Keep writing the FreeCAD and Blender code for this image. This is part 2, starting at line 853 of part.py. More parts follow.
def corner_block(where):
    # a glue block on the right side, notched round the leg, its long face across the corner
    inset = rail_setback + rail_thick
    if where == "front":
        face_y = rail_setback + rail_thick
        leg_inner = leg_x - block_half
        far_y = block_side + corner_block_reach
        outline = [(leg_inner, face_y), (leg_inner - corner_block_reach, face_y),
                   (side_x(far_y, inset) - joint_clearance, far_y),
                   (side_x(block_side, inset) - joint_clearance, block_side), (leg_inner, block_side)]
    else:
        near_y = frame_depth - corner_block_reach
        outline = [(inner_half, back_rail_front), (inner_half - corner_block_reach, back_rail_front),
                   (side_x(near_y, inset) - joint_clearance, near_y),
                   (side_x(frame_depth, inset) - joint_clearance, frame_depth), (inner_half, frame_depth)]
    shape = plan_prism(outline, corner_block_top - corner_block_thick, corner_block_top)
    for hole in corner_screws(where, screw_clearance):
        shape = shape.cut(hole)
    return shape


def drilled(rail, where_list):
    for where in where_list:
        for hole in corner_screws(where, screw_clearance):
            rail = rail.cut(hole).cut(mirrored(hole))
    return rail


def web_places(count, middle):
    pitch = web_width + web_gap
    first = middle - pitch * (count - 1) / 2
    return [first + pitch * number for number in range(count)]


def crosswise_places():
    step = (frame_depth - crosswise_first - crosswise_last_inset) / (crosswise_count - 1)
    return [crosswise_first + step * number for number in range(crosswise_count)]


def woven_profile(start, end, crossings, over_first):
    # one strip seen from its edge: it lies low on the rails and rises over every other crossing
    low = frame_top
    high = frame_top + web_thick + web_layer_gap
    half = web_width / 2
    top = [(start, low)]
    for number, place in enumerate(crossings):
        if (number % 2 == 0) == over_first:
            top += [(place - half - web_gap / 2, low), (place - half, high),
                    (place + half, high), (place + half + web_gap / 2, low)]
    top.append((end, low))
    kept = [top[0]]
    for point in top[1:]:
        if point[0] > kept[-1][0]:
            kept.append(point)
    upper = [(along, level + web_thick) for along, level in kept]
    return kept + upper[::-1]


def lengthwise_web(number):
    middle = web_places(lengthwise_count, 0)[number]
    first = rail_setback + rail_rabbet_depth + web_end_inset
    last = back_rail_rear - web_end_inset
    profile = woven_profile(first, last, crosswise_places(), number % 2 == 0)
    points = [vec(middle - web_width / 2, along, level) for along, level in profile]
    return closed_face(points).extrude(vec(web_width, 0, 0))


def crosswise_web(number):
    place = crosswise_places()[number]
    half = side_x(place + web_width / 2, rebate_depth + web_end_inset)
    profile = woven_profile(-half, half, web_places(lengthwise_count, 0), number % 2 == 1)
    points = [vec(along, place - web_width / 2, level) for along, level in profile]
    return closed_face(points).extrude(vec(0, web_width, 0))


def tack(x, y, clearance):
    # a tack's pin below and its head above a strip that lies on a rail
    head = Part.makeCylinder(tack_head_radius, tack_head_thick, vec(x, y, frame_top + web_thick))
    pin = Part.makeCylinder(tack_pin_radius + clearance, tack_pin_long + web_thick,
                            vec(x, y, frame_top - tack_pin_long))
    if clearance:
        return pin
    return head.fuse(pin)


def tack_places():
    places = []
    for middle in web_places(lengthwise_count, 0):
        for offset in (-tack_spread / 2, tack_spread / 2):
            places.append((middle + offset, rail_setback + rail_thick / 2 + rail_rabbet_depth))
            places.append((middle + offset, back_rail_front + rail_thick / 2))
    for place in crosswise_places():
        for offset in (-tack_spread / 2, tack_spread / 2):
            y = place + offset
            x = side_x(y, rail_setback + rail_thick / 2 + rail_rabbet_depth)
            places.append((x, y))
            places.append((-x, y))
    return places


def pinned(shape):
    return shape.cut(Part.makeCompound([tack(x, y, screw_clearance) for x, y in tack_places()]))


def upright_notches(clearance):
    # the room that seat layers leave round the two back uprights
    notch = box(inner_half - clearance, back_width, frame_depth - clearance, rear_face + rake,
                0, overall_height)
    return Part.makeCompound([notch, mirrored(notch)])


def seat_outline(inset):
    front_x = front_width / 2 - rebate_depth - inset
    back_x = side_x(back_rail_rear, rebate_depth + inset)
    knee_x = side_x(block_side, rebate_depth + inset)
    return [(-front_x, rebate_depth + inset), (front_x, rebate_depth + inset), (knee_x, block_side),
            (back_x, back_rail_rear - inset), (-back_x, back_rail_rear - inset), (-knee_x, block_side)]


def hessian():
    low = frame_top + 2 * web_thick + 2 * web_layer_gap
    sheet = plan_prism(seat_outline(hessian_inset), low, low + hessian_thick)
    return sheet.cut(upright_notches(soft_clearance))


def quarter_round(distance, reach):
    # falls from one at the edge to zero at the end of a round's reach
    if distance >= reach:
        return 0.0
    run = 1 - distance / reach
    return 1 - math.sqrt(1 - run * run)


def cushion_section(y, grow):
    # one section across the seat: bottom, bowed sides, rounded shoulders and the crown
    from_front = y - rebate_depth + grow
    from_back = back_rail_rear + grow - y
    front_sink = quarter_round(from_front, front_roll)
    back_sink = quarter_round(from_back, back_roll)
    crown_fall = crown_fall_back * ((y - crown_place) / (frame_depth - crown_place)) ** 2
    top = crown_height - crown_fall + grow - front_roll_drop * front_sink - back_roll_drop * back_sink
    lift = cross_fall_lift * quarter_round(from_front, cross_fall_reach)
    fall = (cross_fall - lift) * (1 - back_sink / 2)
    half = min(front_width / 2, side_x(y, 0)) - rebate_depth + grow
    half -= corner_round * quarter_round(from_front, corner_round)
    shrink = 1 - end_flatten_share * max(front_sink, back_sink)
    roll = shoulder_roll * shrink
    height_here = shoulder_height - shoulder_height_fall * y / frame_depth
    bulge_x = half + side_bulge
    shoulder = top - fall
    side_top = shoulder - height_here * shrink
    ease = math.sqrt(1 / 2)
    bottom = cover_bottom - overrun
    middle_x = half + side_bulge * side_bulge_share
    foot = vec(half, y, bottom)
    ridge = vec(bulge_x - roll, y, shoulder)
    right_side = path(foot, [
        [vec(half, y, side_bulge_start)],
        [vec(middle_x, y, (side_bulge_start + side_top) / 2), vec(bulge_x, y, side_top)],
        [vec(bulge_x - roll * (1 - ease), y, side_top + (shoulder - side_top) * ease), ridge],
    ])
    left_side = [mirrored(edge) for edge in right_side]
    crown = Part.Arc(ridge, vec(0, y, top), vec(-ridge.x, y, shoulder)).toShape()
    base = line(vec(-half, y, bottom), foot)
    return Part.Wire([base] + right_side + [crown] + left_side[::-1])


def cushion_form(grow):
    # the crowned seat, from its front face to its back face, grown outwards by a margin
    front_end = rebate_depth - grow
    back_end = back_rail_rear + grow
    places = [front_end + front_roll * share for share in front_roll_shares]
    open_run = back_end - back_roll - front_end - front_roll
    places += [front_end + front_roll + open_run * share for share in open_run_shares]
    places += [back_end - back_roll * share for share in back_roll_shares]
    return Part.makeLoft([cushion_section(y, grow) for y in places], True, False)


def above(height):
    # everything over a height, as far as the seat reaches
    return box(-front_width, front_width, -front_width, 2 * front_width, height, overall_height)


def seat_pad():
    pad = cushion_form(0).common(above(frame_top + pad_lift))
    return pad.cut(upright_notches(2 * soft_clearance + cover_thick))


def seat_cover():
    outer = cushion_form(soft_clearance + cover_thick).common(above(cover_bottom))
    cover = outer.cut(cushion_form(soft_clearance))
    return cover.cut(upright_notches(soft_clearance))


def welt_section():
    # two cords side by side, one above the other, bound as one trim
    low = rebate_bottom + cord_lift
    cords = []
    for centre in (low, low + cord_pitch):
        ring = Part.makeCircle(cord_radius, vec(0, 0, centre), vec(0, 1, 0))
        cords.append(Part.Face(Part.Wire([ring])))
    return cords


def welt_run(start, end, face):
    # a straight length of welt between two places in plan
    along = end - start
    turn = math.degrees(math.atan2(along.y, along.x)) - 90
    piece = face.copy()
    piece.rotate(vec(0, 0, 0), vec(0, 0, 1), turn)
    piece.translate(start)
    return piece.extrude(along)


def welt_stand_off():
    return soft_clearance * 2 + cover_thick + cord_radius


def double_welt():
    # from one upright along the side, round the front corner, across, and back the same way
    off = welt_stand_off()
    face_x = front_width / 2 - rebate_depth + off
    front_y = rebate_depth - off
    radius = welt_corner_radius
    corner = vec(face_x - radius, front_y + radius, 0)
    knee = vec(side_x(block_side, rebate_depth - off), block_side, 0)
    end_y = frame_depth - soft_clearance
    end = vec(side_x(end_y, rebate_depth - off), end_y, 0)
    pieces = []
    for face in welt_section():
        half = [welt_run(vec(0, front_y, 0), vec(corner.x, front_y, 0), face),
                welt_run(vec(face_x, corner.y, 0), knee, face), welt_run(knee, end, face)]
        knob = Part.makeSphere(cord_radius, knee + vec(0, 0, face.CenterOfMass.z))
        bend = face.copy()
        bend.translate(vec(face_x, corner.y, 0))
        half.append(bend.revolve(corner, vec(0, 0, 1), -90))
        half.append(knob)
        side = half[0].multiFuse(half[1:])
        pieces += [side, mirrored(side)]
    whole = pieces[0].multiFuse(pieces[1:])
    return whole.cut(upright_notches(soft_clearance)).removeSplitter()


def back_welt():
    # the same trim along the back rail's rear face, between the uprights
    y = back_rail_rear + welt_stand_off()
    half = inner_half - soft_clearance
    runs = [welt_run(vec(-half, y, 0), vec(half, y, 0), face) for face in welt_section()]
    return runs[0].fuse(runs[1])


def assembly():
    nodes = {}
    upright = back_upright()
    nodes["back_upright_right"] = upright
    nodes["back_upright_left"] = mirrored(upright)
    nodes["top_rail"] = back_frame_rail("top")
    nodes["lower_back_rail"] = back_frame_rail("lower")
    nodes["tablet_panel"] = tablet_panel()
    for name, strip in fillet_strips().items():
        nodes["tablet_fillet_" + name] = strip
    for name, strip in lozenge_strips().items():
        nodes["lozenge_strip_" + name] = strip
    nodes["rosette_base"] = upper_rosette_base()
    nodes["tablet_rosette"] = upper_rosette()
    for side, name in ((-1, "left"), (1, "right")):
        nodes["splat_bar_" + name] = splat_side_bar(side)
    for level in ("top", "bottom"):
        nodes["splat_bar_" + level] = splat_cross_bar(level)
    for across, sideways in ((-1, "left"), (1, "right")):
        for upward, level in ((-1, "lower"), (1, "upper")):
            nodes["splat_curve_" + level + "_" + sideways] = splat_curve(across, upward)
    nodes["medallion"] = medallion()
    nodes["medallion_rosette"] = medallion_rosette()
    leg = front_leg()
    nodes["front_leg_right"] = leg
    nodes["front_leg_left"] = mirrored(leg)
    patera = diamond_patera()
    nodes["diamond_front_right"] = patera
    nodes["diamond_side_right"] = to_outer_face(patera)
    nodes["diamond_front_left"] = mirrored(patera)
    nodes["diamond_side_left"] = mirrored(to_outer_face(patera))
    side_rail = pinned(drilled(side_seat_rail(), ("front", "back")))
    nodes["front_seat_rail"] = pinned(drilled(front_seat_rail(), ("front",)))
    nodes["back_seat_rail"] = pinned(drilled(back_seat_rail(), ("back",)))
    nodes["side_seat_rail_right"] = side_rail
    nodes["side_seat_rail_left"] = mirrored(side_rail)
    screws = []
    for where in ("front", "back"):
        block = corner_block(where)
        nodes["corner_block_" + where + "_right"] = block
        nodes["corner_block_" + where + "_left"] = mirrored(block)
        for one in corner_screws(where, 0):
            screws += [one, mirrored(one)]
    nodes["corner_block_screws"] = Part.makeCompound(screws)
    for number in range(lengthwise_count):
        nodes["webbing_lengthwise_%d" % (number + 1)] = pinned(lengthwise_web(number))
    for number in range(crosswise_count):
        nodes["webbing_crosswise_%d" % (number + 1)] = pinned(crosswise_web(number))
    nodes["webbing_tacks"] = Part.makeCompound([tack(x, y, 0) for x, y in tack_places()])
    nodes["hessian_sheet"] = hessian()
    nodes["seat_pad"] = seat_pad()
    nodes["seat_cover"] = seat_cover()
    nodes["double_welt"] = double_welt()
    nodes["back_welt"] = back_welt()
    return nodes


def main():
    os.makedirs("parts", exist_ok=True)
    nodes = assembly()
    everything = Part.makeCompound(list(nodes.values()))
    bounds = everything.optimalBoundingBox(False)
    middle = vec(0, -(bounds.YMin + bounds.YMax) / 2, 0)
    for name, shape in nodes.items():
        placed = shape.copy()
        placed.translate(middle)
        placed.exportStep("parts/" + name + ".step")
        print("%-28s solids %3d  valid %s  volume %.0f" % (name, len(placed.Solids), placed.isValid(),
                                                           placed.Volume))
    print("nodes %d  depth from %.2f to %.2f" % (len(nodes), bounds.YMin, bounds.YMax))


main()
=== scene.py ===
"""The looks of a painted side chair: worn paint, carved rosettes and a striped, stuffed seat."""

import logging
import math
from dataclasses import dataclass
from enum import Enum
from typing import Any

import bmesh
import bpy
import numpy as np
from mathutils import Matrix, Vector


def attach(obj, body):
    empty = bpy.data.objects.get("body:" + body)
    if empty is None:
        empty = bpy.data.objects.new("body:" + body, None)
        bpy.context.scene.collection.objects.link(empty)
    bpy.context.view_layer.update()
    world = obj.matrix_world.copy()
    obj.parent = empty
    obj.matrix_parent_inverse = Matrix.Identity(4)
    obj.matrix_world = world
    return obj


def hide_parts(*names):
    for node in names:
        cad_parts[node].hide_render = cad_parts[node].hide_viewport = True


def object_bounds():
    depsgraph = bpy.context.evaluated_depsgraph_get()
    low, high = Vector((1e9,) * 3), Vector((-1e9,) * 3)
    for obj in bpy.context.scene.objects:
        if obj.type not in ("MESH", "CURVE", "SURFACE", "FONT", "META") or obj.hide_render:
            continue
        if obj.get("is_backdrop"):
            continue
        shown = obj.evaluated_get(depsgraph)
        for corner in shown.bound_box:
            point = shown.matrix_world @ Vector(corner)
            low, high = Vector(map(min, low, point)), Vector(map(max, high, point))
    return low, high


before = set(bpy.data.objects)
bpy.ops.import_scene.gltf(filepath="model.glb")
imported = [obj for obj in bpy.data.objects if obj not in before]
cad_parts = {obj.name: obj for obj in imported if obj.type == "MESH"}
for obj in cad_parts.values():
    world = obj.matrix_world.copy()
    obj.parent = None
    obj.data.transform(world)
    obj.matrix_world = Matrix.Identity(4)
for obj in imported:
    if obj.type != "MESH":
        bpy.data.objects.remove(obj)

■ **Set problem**
Write out again only the lines from the line containing "everything = Part.makeCompound(list(nodes.values()))" through the line containing "low, high = Vector((1e9,)", both included, exactly as they are.

■ **Reply to the task**
    everything = Part.makeCompound(list(nodes.values()))
    bounds = everything.optimalBoundingBox(False)
    middle = vec(0, -(bounds.YMin + bounds.YMax) / 2, 0)
    for name, shape in nodes.items():
        placed = shape.copy()
        placed.translate(middle)
        placed.exportStep("parts/" + name + ".step")
        print("%-28s solids %3d  valid %s  volume %.0f" % (name, len(placed.Solids), placed.isValid(),
                                                           placed.Volume))
    print("nodes %d  depth from %.2f to %.2f" % (len(nodes), bounds.YMin, bounds.YMax))


main()
=== scene.py ===
"""The looks of a painted side chair: worn paint, carved rosettes and a striped, stuffed seat."""

import logging
import math
from dataclasses import dataclass
from enum import Enum
from typing import Any

import bmesh
import bpy
import numpy as np
from mathutils import Matrix, Vector


def attach(obj, body):
    empty = bpy.data.objects.get("body:" + body)
    if empty is None:
        empty = bpy.data.objects.new("body:" + body, None)
        bpy.context.scene.collection.objects.link(empty)
    bpy.context.view_layer.update()
    world = obj.matrix_world.copy()
    obj.parent = empty
    obj.matrix_parent_inverse = Matrix.Identity(4)
    obj.matrix_world = world
    return obj


def hide_parts(*names):
    for node in names:
        cad_parts[node].hide_render = cad_parts[node].hide_viewport = True


def object_bounds():
    depsgraph = bpy.context.evaluated_depsgraph_get()
    low, high = Vector((1e9,) * 3), Vector((-1e9,) * 3)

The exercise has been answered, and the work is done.